▶ [WRITTEN INSTRUCTION]: Repeat the whole listing exactly.

▶ [DATASET CONTENT]:
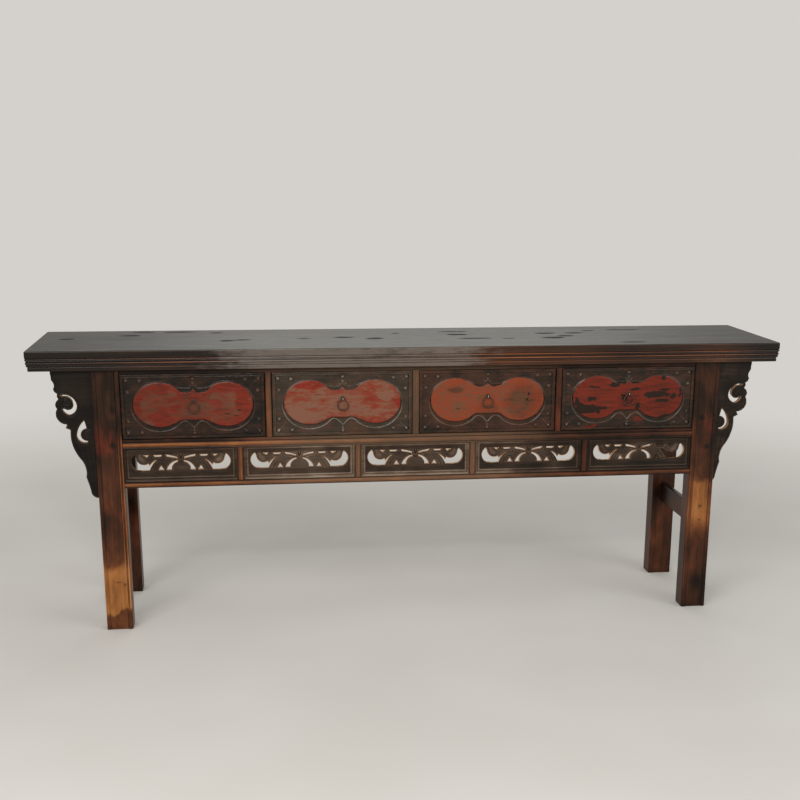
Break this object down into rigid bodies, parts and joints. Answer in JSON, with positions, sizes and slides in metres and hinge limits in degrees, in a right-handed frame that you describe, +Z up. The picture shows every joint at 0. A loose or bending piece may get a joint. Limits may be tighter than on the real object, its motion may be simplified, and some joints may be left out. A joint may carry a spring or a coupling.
{
  "type": "altar table with drawers",
  "caption": "Long narrow altar table in dark worn lacquer: square moulded legs, a row of drawers with red gourd panels and ring pulls, an openwork frieze and carved spandrels.",
  "frame": {"origin": "on the floor, under the middle of the top", "axes": "+X along the table to the right as seen from the front, +Y from the front to the back, +Z up"},
  "size_m": [2.32, 0.464, 0.88],
  "materials": {
    "top_lacquer": "worn dark lacquer over open grain, half sheen",
    "frame_lacquer": "dark brown lacquer worn to orange brown wood on its edges",
    "carved_lacquer": "dark olive brown lacquer on carved work",
    "front_lacquer": "brick red lacquer panel in a dark carved field, worn along the grain",
    "inner_wood": "bare aged softwood",
    "aged_iron": "dark handled iron"
  },
  "bodies": {
    "carcase": {"top_board": "top_lacquer", "leg_front_left": "frame_lacquer", "leg_front_right": "frame_lacquer", "leg_back_left": "frame_lacquer", "leg_back_right": "frame_lacquer", "rail_upper": "frame_lacquer", "rail_middle": "frame_lacquer", "rail_bottom": "frame_lacquer", "post_1": "frame_lacquer", "post_2": "frame_lacquer", "post_3": "frame_lacquer", "mullion_1": "frame_lacquer", "mullion_2": "frame_lacquer", "mullion_3": "frame_lacquer", "mullion_4": "frame_lacquer", "frieze_board_1": "carved_lacquer", "frieze_board_2": "carved_lacquer", "frieze_board_3": "carved_lacquer", "frieze_board_4": "carved_lacquer", "frieze_board_5": "carved_lacquer", "spandrel_left": "carved_lacquer", "spandrel_right": "carved_lacquer", "side_board_left": "frame_lacquer", "side_board_right": "frame_lacquer", "side_stretcher_left": "frame_lacquer", "side_stretcher_right": "frame_lacquer", "back_rail": "frame_lacquer", "back_board": "inner_wood", "drawer_floor": "inner_wood", "drawer_guide_1": "inner_wood", "drawer_guide_2": "inner_wood", "drawer_guide_3": "inner_wood"},
    "drawer_1": {"drawer_1_front": "front_lacquer", "drawer_1_side_left": "inner_wood", "drawer_1_side_right": "inner_wood", "drawer_1_back": "inner_wood", "drawer_1_bottom": "inner_wood", "drawer_1_pull_eye": "aged_iron"},
    "drawer_2": {"drawer_2_front": "front_lacquer", "drawer_2_side_left": "inner_wood", "drawer_2_side_right": "inner_wood", "drawer_2_back": "inner_wood", "drawer_2_bottom": "inner_wood", "drawer_2_pull_eye": "aged_iron"},
    "drawer_3": {"drawer_3_front": "front_lacquer", "drawer_3_side_left": "inner_wood", "drawer_3_side_right": "inner_wood", "drawer_3_back": "inner_wood", "drawer_3_bottom": "inner_wood", "drawer_3_pull_eye": "aged_iron"},
    "drawer_4": {"drawer_4_front": "front_lacquer", "drawer_4_side_left": "inner_wood", "drawer_4_side_right": "inner_wood", "drawer_4_back": "inner_wood", "drawer_4_bottom": "inner_wood", "drawer_4_pull_eye": "aged_iron"},
    "pull_1": {"drawer_1_pull_ring": "aged_iron"},
    "pull_2": {"drawer_2_pull_ring": "aged_iron"},
    "pull_3": {"drawer_3_pull_ring": "aged_iron"},
    "pull_4": {"drawer_4_pull_ring": "aged_iron"}
  },
  "joints": [
    {"name": "drawer_1_slide", "type": "slide", "parent": "carcase", "child": "drawer_1", "axis": [0, -1, 0], "range_m": [0, 0.26]},
    {"name": "drawer_2_slide", "type": "slide", "parent": "carcase", "child": "drawer_2", "axis": [0, -1, 0], "range_m": [0, 0.26]},
    {"name": "drawer_3_slide", "type": "slide", "parent": "carcase", "child": "drawer_3", "axis": [0, -1, 0], "range_m": [0, 0.26]},
    {"name": "drawer_4_slide", "type": "slide", "parent": "carcase", "child": "drawer_4", "axis": [0, -1, 0], "range_m": [0, 0.26]},
    {"name": "pull_1_swing", "type": "hinge", "parent": "drawer_1", "child": "pull_1", "pos_m": [-0.678, -0.216, 0.722], "axis": [-1, 0, 0], "range_deg": [-6, 120]},
    {"name": "pull_2_swing", "type": "hinge", "parent": "drawer_2", "child": "pull_2", "pos_m": [-0.226, -0.216, 0.722], "axis": [-1, 0, 0], "range_deg": [-6, 120]},
    {"name": "pull_3_swing", "type": "hinge", "parent": "drawer_3", "child": "pull_3", "pos_m": [0.226, -0.216, 0.722], "axis": [-1, 0, 0], "range_deg": [-6, 120]},
    {"name": "pull_4_swing", "type": "hinge", "parent": "drawer_4", "child": "pull_4", "pos_m": [0.678, -0.216, 0.722], "axis": [-1, 0, 0], "range_deg": [-6, 120]}
  ]
}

▶ [OUTPUT BELOW]:
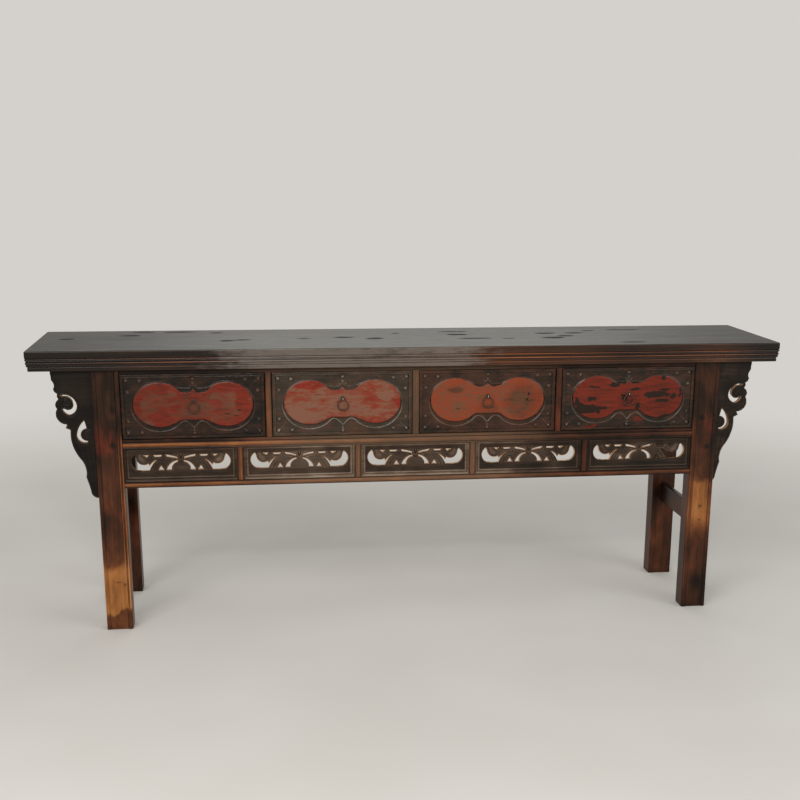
Break this object down into rigid bodies, parts and joints. Answer in JSON, with positions, sizes and slides in metres and hinge limits in degrees, in a right-handed frame that you describe, +Z up. The picture shows every joint at 0. A loose or bending piece may get a joint. Limits may be tighter than on the real object, its motion may be simplified, and some joints may be left out. A joint may carry a spring or a coupling.
{
  "type": "altar table with drawers",
  "caption": "Long narrow altar table in dark worn lacquer: square moulded legs, a row of drawers with red gourd panels and ring pulls, an openwork frieze and carved spandrels.",
  "frame": {"origin": "on the floor, under the middle of the top", "axes": "+X along the table to the right as seen from the front, +Y from the front to the back, +Z up"},
  "size_m": [2.32, 0.464, 0.88],
  "materials": {
    "top_lacquer": "worn dark lacquer over open grain, half sheen",
    "frame_lacquer": "dark brown lacquer worn to orange brown wood on its edges",
    "carved_lacquer": "dark olive brown lacquer on carved work",
    "front_lacquer": "brick red lacquer panel in a dark carved field, worn along the grain",
    "inner_wood": "bare aged softwood",
    "aged_iron": "dark handled iron"
  },
  "bodies": {
    "carcase": {"top_board": "top_lacquer", "leg_front_left": "frame_lacquer", "leg_front_right": "frame_lacquer", "leg_back_left": "frame_lacquer", "leg_back_right": "frame_lacquer", "rail_upper": "frame_lacquer", "rail_middle": "frame_lacquer", "rail_bottom": "frame_lacquer", "post_1": "frame_lacquer", "post_2": "frame_lacquer", "post_3": "frame_lacquer", "mullion_1": "frame_lacquer", "mullion_2": "frame_lacquer", "mullion_3": "frame_lacquer", "mullion_4": "frame_lacquer", "frieze_board_1": "carved_lacquer", "frieze_board_2": "carved_lacquer", "frieze_board_3": "carved_lacquer", "frieze_board_4": "carved_lacquer", "frieze_board_5": "carved_lacquer", "spandrel_left": "carved_lacquer", "spandrel_right": "carved_lacquer", "side_board_left": "frame_lacquer", "side_board_right": "frame_lacquer", "side_stretcher_left": "frame_lacquer", "side_stretcher_right": "frame_lacquer", "back_rail": "frame_lacquer", "back_board": "inner_wood", "drawer_floor": "inner_wood", "drawer_guide_1": "inner_wood", "drawer_guide_2": "inner_wood", "drawer_guide_3": "inner_wood"},
    "drawer_1": {"drawer_1_front": "front_lacquer", "drawer_1_side_left": "inner_wood", "drawer_1_side_right": "inner_wood", "drawer_1_back": "inner_wood", "drawer_1_bottom": "inner_wood", "drawer_1_pull_eye": "aged_iron"},
    "drawer_2": {"drawer_2_front": "front_lacquer", "drawer_2_side_left": "inner_wood", "drawer_2_side_right": "inner_wood", "drawer_2_back": "inner_wood", "drawer_2_bottom": "inner_wood", "drawer_2_pull_eye": "aged_iron"},
    "drawer_3": {"drawer_3_front": "front_lacquer", "drawer_3_side_left": "inner_wood", "drawer_3_side_right": "inner_wood", "drawer_3_back": "inner_wood", "drawer_3_bottom": "inner_wood", "drawer_3_pull_eye": "aged_iron"},
    "drawer_4": {"drawer_4_front": "front_lacquer", "drawer_4_side_left": "inner_wood", "drawer_4_side_right": "inner_wood", "drawer_4_back": "inner_wood", "drawer_4_bottom": "inner_wood", "drawer_4_pull_eye": "aged_iron"},
    "pull_1": {"drawer_1_pull_ring": "aged_iron"},
    "pull_2": {"drawer_2_pull_ring": "aged_iron"},
    "pull_3": {"drawer_3_pull_ring": "aged_iron"},
    "pull_4": {"drawer_4_pull_ring": "aged_iron"}
  },
  "joints": [
    {"name": "drawer_1_slide", "type": "slide", "parent": "carcase", "child": "drawer_1", "axis": [0, -1, 0], "range_m": [0, 0.26]},
    {"name": "drawer_2_slide", "type": "slide", "parent": "carcase", "child": "drawer_2", "axis": [0, -1, 0], "range_m": [0, 0.26]},
    {"name": "drawer_3_slide", "type": "slide", "parent": "carcase", "child": "drawer_3", "axis": [0, -1, 0], "range_m": [0, 0.26]},
    {"name": "drawer_4_slide", "type": "slide", "parent": "carcase", "child": "drawer_4", "axis": [0, -1, 0], "range_m": [0, 0.26]},
    {"name": "pull_1_swing", "type": "hinge", "parent": "drawer_1", "child": "pull_1", "pos_m": [-0.678, -0.216, 0.722], "axis": [-1, 0, 0], "range_deg": [-6, 120]},
    {"name": "pull_2_swing", "type": "hinge", "parent": "drawer_2", "child": "pull_2", "pos_m": [-0.226, -0.216, 0.722], "axis": [-1, 0, 0], "range_deg": [-6, 120]},
    {"name": "pull_3_swing", "type": "hinge", "parent": "drawer_3", "child": "pull_3", "pos_m": [0.226, -0.216, 0.722], "axis": [-1, 0, 0], "range_deg": [-6, 120]},
    {"name": "pull_4_swing", "type": "hinge", "parent": "drawer_4", "child": "pull_4", "pos_m": [0.678, -0.216, 0.722], "axis": [-1, 0, 0], "range_deg": [-6, 120]}
  ]
}